Die wich­tigen euro­päi­schen Netz­betreiber Orange (Frank­reich), Telefónica (o2), Telekom (D1) und Voda­fone (D2) arbeiten gemeinsam mit dem Unter­nehmen Matsuko s.r.o (regis­triert in Kosice, Slovakei) an Tele­fonie via Holo­grafie.

Was ist ein Holo­gramm?

Holographische Telefonkonferenz, in Wirklichkeit ist keiner im Raum, bald Realität? Holographische Telefonkonferenz, in Wirklichkeit ist keiner im Raum, bald Realität?
Foto: Matsuko s.r.o.
Ein Holo­gramm ist ein drei­dimen­sio­nales Bild, das in den freien Raum oder in eine Video­brille proji­ziert wird, obwohl sich die Person oder der Gegen­stand ganz woan­ders befindet. Über den aktu­ellen 5G-Stan­dard könnte eine solche aus Science-Fiction-Filmen bekannte Option am ehesten reali­sierbar sein. Die betei­ligten Netz­betreiber wollen eine gemein­same Platt­form zur Über­mitt­lung dieser drei­dimen­sio­nalen Signale entwi­ckeln.
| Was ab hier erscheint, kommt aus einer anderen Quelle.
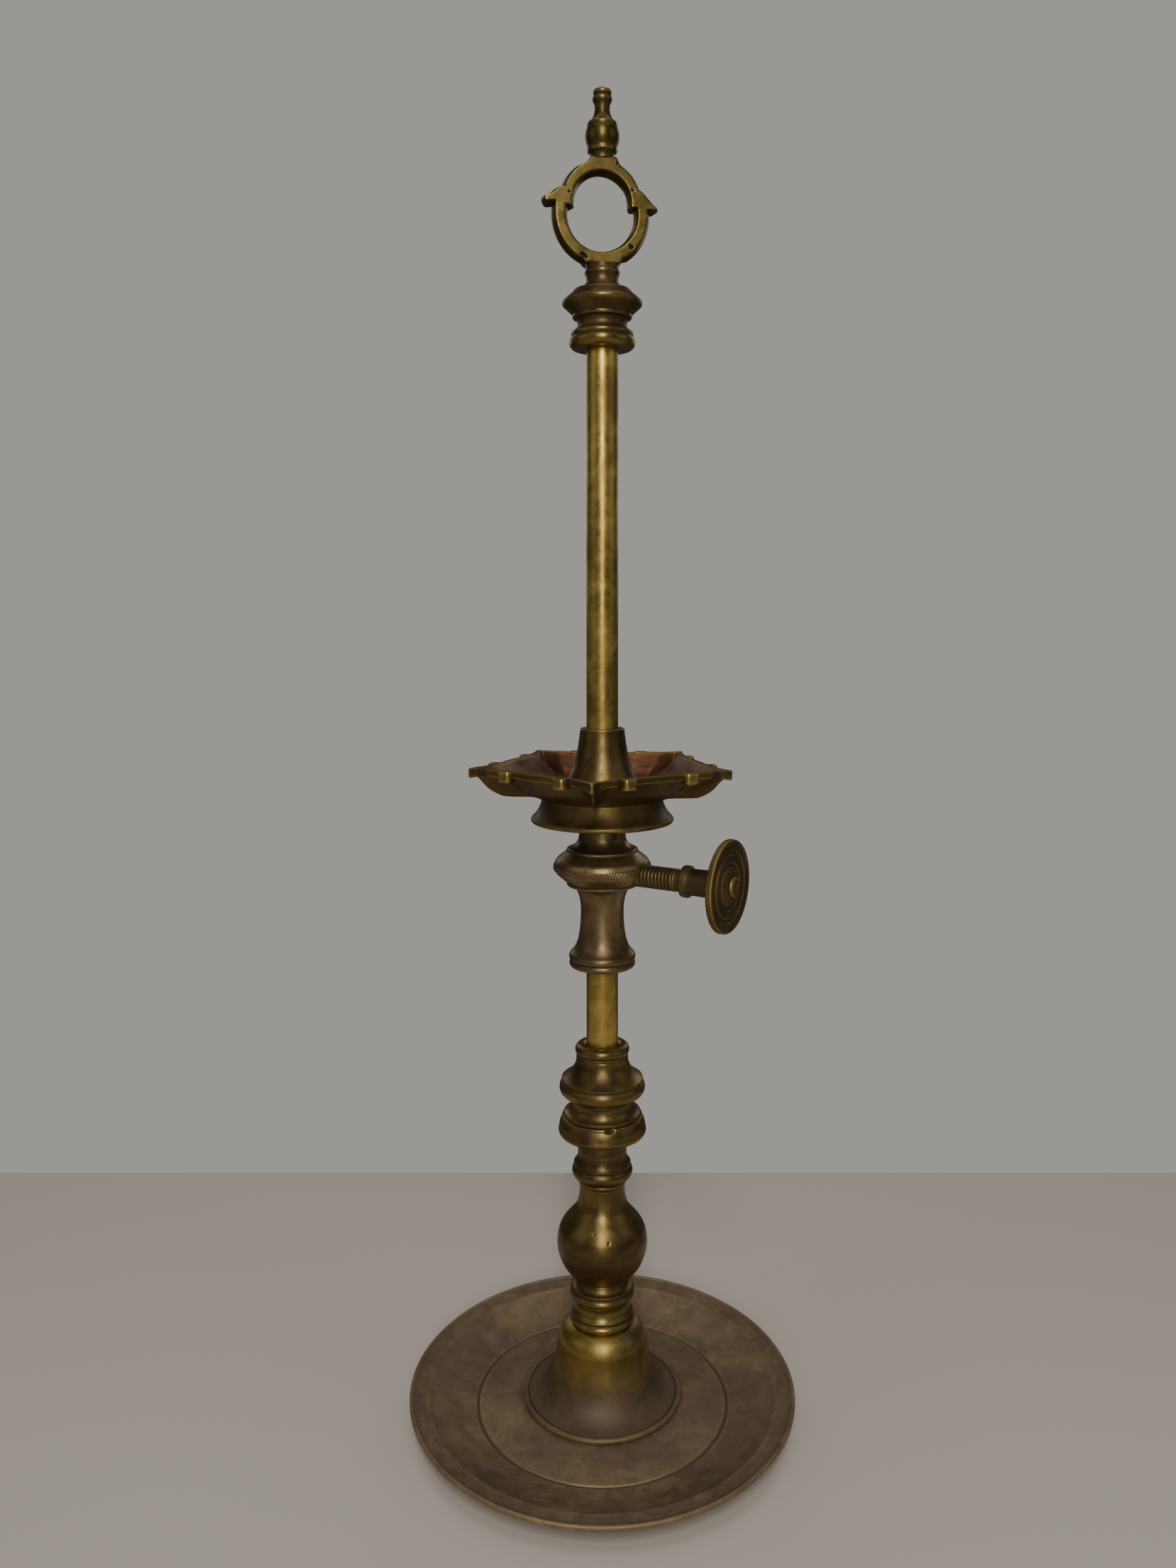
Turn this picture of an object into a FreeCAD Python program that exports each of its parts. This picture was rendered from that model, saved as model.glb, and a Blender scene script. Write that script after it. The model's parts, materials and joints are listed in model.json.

Holo­gramm-Tele­fonie ist möglich

Holo­gramm-Tele­fonie könnte es eigent­lich heute schon geben. Doch bisher war sie viel zu (rechen)aufwendig und zu kost­spielig. Daher ist sie in der Praxis noch kaum ange­wendet worden. Notwendig ist nicht nur eine schnelle Daten­lei­tung, sondern auch enorme Rechen­power im benutzten Endgerät. Moderne Smart­phones der Nobel­klasse könnten das unter Umständen leisten.

Nun soll das gemein­same Projekt diese Art der Kommu­nika­tion Massen­markt-taug­lich machen. Die betei­ligten Unter­nehmen schätzen, die Holo­gramm-Platt­form in etwa zwei Jahren für Endkunden verfügbar zu haben. Um den oder die Gesprächs­partner zu sehen, wird zunächst eine Virtual-Reality-Brille gebraucht, später könnte es viel­leicht auch ein Beamer-Projektor im Raum sein.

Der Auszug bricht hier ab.